Of course, these are far from the only ways you can turn ordinary properties into income for yourself or your family. However, you will need a solid plan for each step of the way if you plan to finance your property investment.
Types of Investment Property Loans
There are several options to consider when it comes to funding your investment property. The right loan for you will vary widely according to the type of investment property you wish to purchase. The following are among the most common.
- Conventional mortgage loans for investment properties. These work like regular mortgages though they often carry higher interest rates and higher down payment requirements than a traditional mortgage loan.
- Hard or private money loans. These loans are often unattractive to investors because of the high potential costs associated with them. Many are very short term loans that carry higher-than-average interest rates making them punitive for anything resembling a buy and hold investment property.
- Fix and flip loans. These loans are for the price of the home and the costs involved in rehabbing the home so you can sell it for a higher profit. They are short-term loans that often carry substantial interest rates. The faster you pay these loans the better it is for you. Successful “flips” can be highly profitable making them well worth the risk for some investors.
- Home equity loans for an investment property. One that should only be approached with careful thought and consideration. Your home is the security for this loan, so if it fails to produce, both properties are on the line.
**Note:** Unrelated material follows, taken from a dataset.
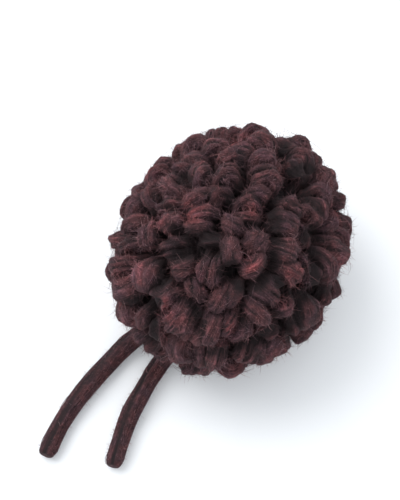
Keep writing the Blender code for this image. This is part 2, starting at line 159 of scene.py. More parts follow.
# The side away from that view has the same fans, spread evenly and turned and sized by chance.
HIDDEN_FANS = 60
HIDDEN_COUNTS = (2, 3, 1, 3, 2)
HIDDEN_FACING = -0.12
HIDDEN_WIDE = (4.8, 7.6)
HIDDEN_SPAN = (6.6, 9.4)
LOOP_LIFT = (-1.6, 1.2)
LOOP_VARIES = (0.92, 1.08)
CHANCE_SEED = 41
FILL_TRIES = 5000
FILL_SPANS = (7.8, 6.2)
MOST_LOOPS = 216

# How loops settle beside each other: rounds, how far apart two loops' middles still matter, and the
# shares of an overlap, of an overlap with the tie and of the way home that one round moves them.
SETTLING_ROUNDS = 160
SETTLING_NEAR = 26.0
SETTLING_PUSH = 0.3
SETTLING_ASIDE = 0.2
SETTLING_HOLD = 0.04

# The tie's ends: points of each route in mm. They lie on the surface once they reach it.
TAIL_WIDE = 7.0
TAIL_LIES = 3.6
TAIL_CLEAR = 0.8
CURVE_STEPS = 24

# The tie passes between the loops: how often its route is looked at, and how far out it still counts.
SHADOW_STEP = 2.0
SHADOW_REACH = 1.12

TAIL_LEFT_ROUTE = (
    (-16.5, -29.5, 17.2),
    (-21.6, -35.6, 8.4),
    (-26.4, -43.4, TAIL_LIES),
    (-29.6, -56.0, TAIL_LIES),
    (-32.6, -70.0, TAIL_LIES),
    (-34.0, -84.0, TAIL_LIES),
    (-33.2, -101.0, TAIL_LIES),
)
TAIL_RIGHT_ROUTE = (
    (-5.0, -33.5, 15.5),
    (-8.4, -40.0, 7.8),
    (-10.3, -48.0, TAIL_LIES),
    (-10.8, -60.0, TAIL_LIES),
    (-10.2, -74.0, TAIL_LIES),
    (-6.6, -93.0, TAIL_LIES),
)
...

As you can see, there are plenty of opportunities available to investors looking for loans. The challenge lies in choosing the one that works best for your investment plans, your current financial status, and your future goals.
Investors today have so many more options than were available to them a decade ago. Use these loans to help you achieve your financial goals and dreams by investing in real estate. The risks may be high, but so are the potential rewards. Minimize your risks by investing in inspections, appraisals, and studies of the area before investing so you can enjoy a long and fruitful career in the property investment industry.